The Convergence: How 2026 AI Will Amplify Cognitive Offloading

The advanced, intuitive, and proactive nature of 2026’s AI assistants is poised to make cognitive offloading an almost unconscious, continuous state. When your assistant can draft entire documents, summarize lengthy reports, and make purchase decisions based on your established preferences, the temptation to delegate higher-order cognitive tasks will be immense.

This presents a profound paradox. On one hand, this deep integration promises unprecedented productivity and convenience. By automating routine mental tasks, AI can free up human intellect for more creative, strategic, and complex problem-solving. On the other hand, this convenience carries the risk of eroding essential cognitive skills over the long term. The “cognitive miserliness” of the brain—its natural tendency to choose the path of least resistance—means we may default to offloading without considering the consequences.

Consumer trends for 2026 reflect this dichotomy. Shoppers expect friction-free, personalized experiences driven by AI. At the same time, there is a growing demand for transparency and authenticity. According to Retail Touchpoints, some consumer segments, dubbed “The Impartialists,” are actively fighting against disinformation and demanding factual verification. This suggests a future where consumers are simultaneously drawn to the ease of AI and wary of its potential to mislead or diminish their autonomy.

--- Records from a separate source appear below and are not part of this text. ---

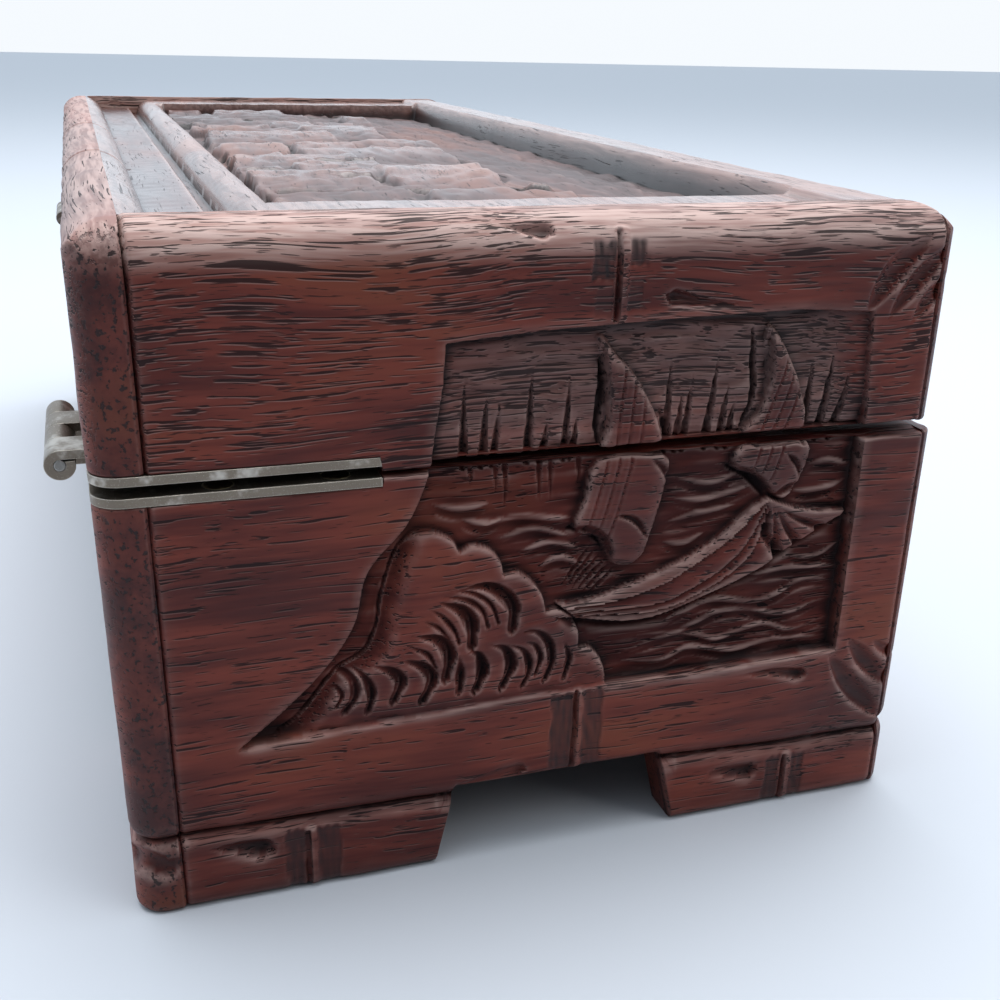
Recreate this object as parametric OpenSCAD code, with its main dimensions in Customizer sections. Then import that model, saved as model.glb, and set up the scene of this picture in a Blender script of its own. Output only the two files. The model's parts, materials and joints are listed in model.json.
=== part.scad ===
// Carved hardwood keepsake box with a lid on two brass corner hinges.
// +X runs along the box, the front is at -Y, and the box stands on z = 0.
// Places on an end face are given as [u, z]: u from the back face forwards, z above the floor.

/* [Case] */
// Length of the box
case_l = 300; // [270:1:340]
// Depth of the body, front to back
case_d = 130; // [120:1:145]
// Height of the body's rim above the floor
rim_h = 66.7; // [62:0.1:80]
// Height of the lid's boards
lid_h = 33.5; // [31:0.5:40]
// Thickness of the front and back boards
board_t = 7; // [6.5:0.5:8]
// Thickness of the end boards
end_t = 8; // [7:0.5:9]
// Thickness of the front boards' lap over the end boards
lap_t = 2.7; // [1.5:0.1:4]
// Radius of the four upright corners
corner_r = 4.3; // [2:0.1:6]
// How far the lid's front lies behind the body's front
lid_setback = 1.2; // [0:0.1:2]

/* [Feet] */
// Height of the plinth that the feet are cut from
plinth_h = 11.6; // [9:0.1:13]
// Height of the cut-out between the feet
arch_h = 13.2; // [10:0.1:13.8]
// Length of a back foot along the end, at the floor
back_foot_l = 46.2; // [38:0.1:50]
// Length of a front foot along the end, at the floor
front_foot_l = 42.3; // [36:0.1:46]
// Length of a foot along the front and back, at the floor
long_foot_l = 54; // [40:1:80]
// How far a foot's inner edge slants over its height
foot_slant = 3.1; // [0:0.1:5]
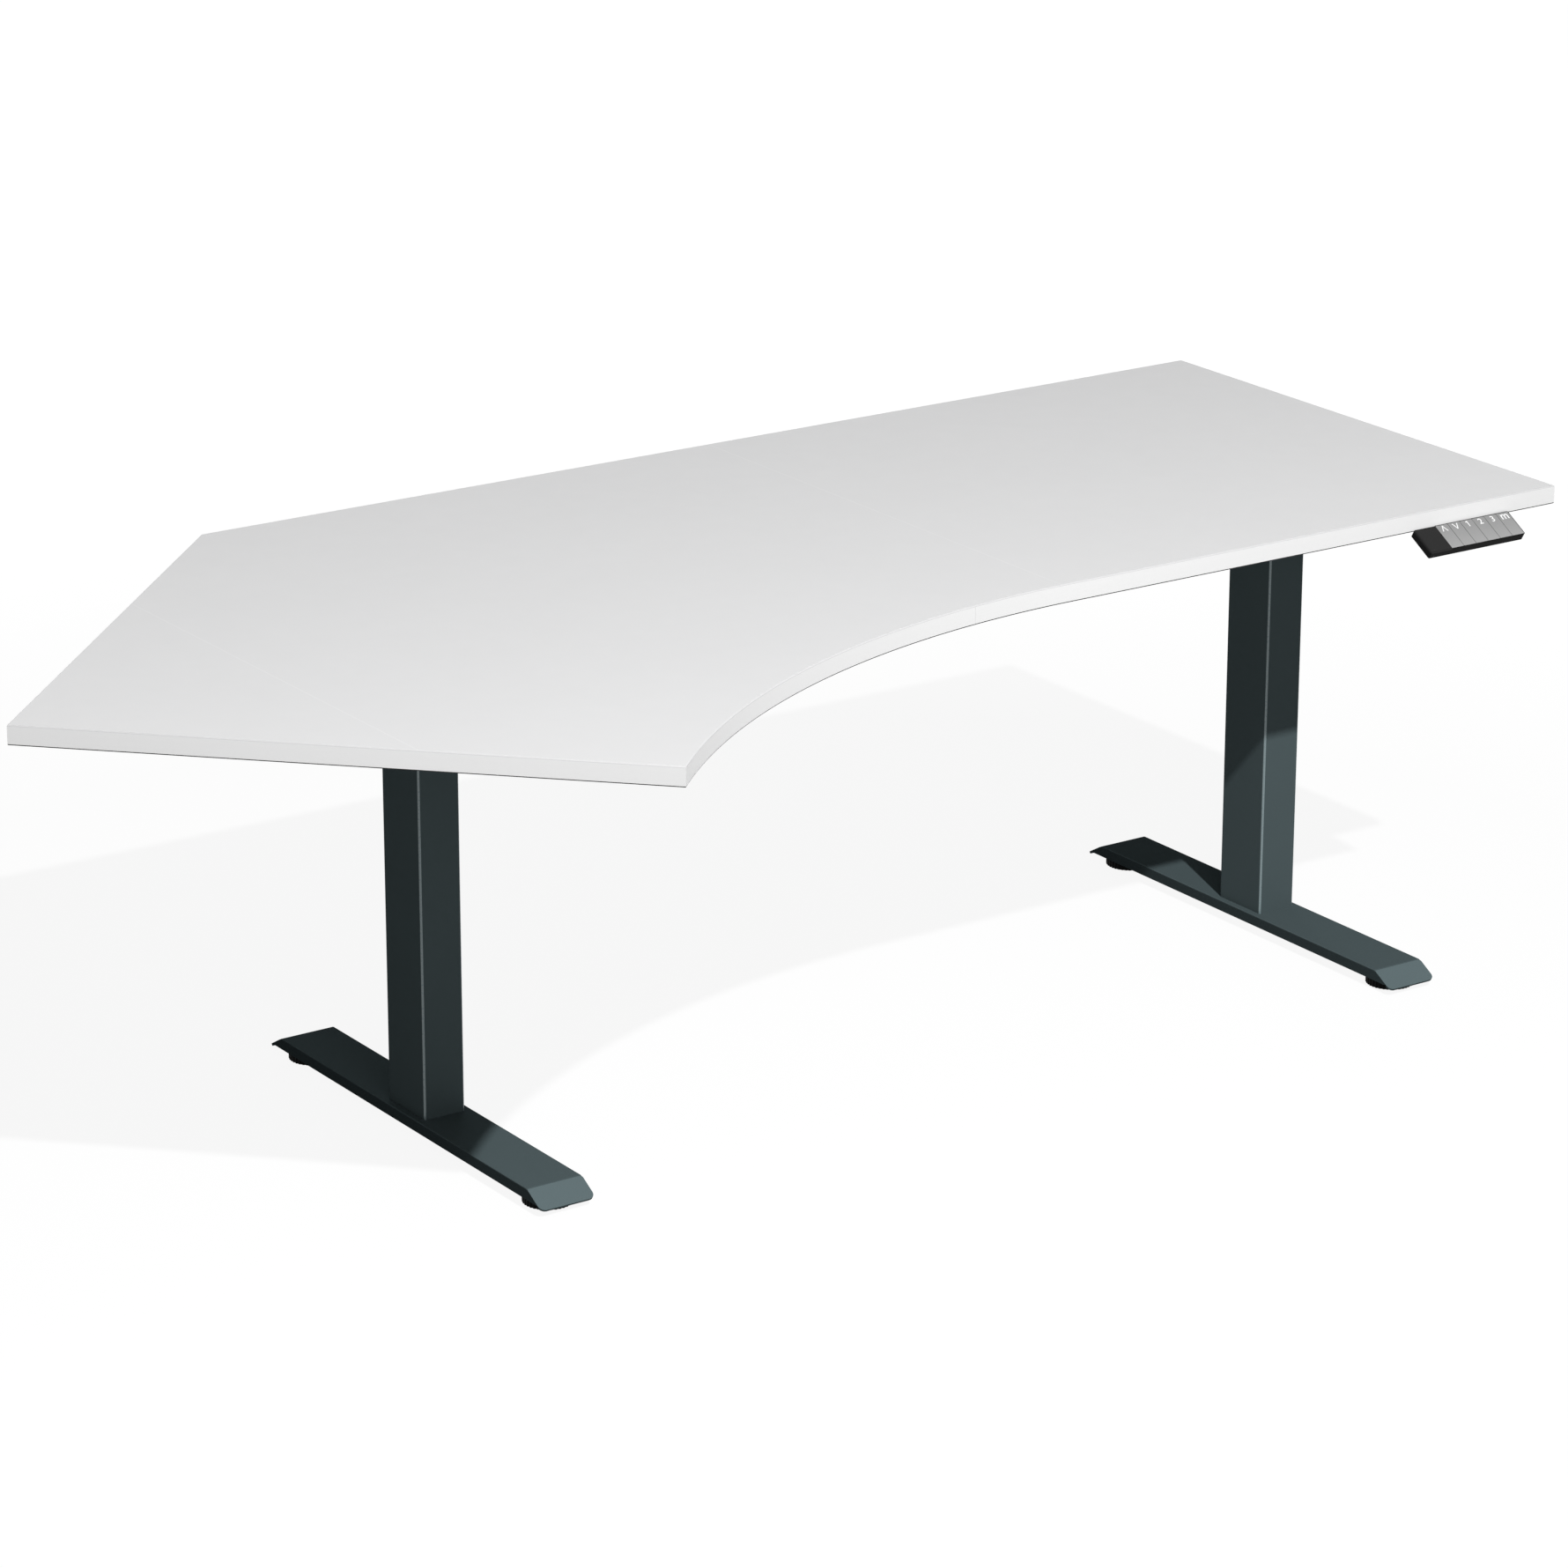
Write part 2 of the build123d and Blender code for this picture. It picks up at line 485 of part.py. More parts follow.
def make_drive(side, x, inward):
    """Gearbox, motor, worm, wheel, spindle, bearing, and the nut on its thrust tube."""
    top = Align.CENTER, Align.CENTER, Align.MAX
    axis = (x, LEG_Y)

    with BuildPart() as thrust_tube:
        with Locations((*axis, FOOT_TOP + BASE_T)):
            Cylinder(THRUST_R, THRUST_TOP - FOOT_TOP - BASE_T, align=STANDING)
            Cylinder(
                THRUST_BORE,
                THRUST_TOP - FOOT_TOP - BASE_T,
                align=STANDING,
                mode=Mode.SUBTRACT,
            )
    save(thrust_tube, f"{side}_thrust_tube")

    with BuildPart() as nut:
        with Locations((*axis, THRUST_TOP)):
            Cylinder(THRUST_R, 6, align=STANDING)
            Cylinder(THRUST_BORE, 26, align=top)
        with Locations((*axis, THRUST_TOP + 6)):
            Cylinder(SPINDLE_R + RUNNING, 32, align=top, mode=Mode.SUBTRACT)
    save(nut, f"{side}_spindle_nut")

    with BuildPart() as spindle:
        with Locations((*axis, HOUSING_Z - 1)):
            Cylinder(SPINDLE_R, HOUSING_Z - 1 - SPINDLE_LOW, align=top)
            Cylinder(JOURNAL_R, 34, align=STANDING)
        fillet(spindle.edges().group_by(Axis.Z)[0], 2.0)
    save(spindle, f"{side}_spindle")

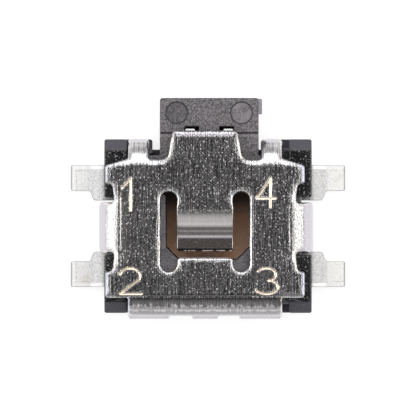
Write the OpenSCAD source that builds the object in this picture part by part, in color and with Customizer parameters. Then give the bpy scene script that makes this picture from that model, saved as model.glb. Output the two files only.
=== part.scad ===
// Side-push surface-mount tactile switch.
// A black moulded housing with an insert-moulded lead frame holds a snap disc under a film.
// A dark button slides in from the front, and a stamped metal cover clamps the stack together.
// Millimetres. +Z is up from the board, +Y is the side the button is pushed from,
// and the origin is the middle of the housing's footprint on the board plane.

/* [Body] */
// Width of the housing, left to right
body_w = 3.46; // [2.86:0.02:4.3]
// Depth of the housing, back to front
body_d = 2.9; // [2.4:0.02:3.6]
// Height from the board to the top of the cover
body_h = 1.35; // [1.12:0.01:1.8]
// Chamfer along the housing's upper front and back edges
edge_chamfer = 0.18; // [0.05:0.01:0.22]

/* [Cover] */
// Thickness of the cover's sheet
cover_t = 0.15; // [0.1:0.01:0.18]
// Inside radius of the front flaps' bends
end_bend_r = 0.3; // [0.15:0.01:0.32]
// Inside radius of the back flap's bend
back_bend_r = 0.2; // [0.15:0.01:0.32]
// Inside radius of the side flaps' bends
side_bend_r = 0.235; // [0.15:0.005:0.25]
// How far the front and back flaps stand out past the housing
end_flap_proud = 0.06; // [0.02:0.01:0.1]
// How far the side flaps stand out past the housing
side_flap_proud = 0.04; // [0.02:0.01:0.1]
// Play between the cover and its seats, each way
cover_play = 0.05; // [0.05:0.01:0.07]
// Place of the cover in its play, to the right of the middle
cover_shift_x = -0.05; // [-0.05:0.005:0.05]
// Place of the cover in its play, in front of the middle
cover_shift_y = -0.025; // [-0.03:0.005:0.03]
// Width of each front flap
front_flap_w = 0.36; // [0.25:0.01:0.4]
// Height of the front flaps' lower edges above the board
front_flap_z = 0.6; // [0.3:0.05:0.7]
// Height of the back flap's lower edge above the board
back_flap_z = 0.5; // [0.3:0.05:0.7]
// Height of the side flaps' claws above the board
claw_z = 0.11; // [0.05:0.01:0.15]
// How far each claw reaches in under the housing
claw_reach = 0.12; // [0.05:0.01:0.15]
// Length of each side flap along the body
side_flap_w = 0.84; // [0.5:0.01:0.9]
// Length of each relief notch beside a side flap
relief_w = 0.31; // [0.2:0.005:0.34]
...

The trajectory is clear: AI will become an even more integral part of our cognitive lives. The challenge for educators, students, and all lifelong learners is not to resist this change, but to navigate it wisely.

  1. Cultivate Critical Engagement: Instead of passively accepting AI-generated content, we must actively question and verify it. Educational strategies should focus on teaching students how to use AI as a tool for inquiry rather than a machine for answers. The same research that warns of cognitive decline also shows that higher education can be a protective buffer, equipping individuals with the skills to critically evaluate AI output.

  2. Focus on Human-in-the-Loop Design: For tech enthusiasts and developers, the future lies in creating AI systems that augment, rather than replace, human intelligence. Design patterns that keep the user in control, facilitate feedback, and maintain transparency will be crucial for building trust and ensuring that AI serves as a partner, not a replacement for thought.

  3. Practice Intentional Cognition: Just as we schedule physical exercise, we may need to practice “cognitive exercise.” This means consciously choosing to perform tasks manually—such as memorizing key information, reasoning through a problem without an AI prompt, or navigating without GPS on a familiar route—to keep our internal cognitive muscles strong. The goal is to strike a balance where AI handles the drudgery, leaving us more capacity for deep, reflective thinking, a concept explored by experts at Computer.org.

The evolution of AI assistants and the consumer trend of cognitive offloading are not separate phenomena; they are two sides of the same coin, shaping a future of symbiotic cognition. By 2026, our AI helpers will be more capable and integrated than we can fully imagine. The key will be to ensure that as our tools get smarter, they make us smarter too—not by doing our thinking for us, but by freeing us to think in new and more powerful ways.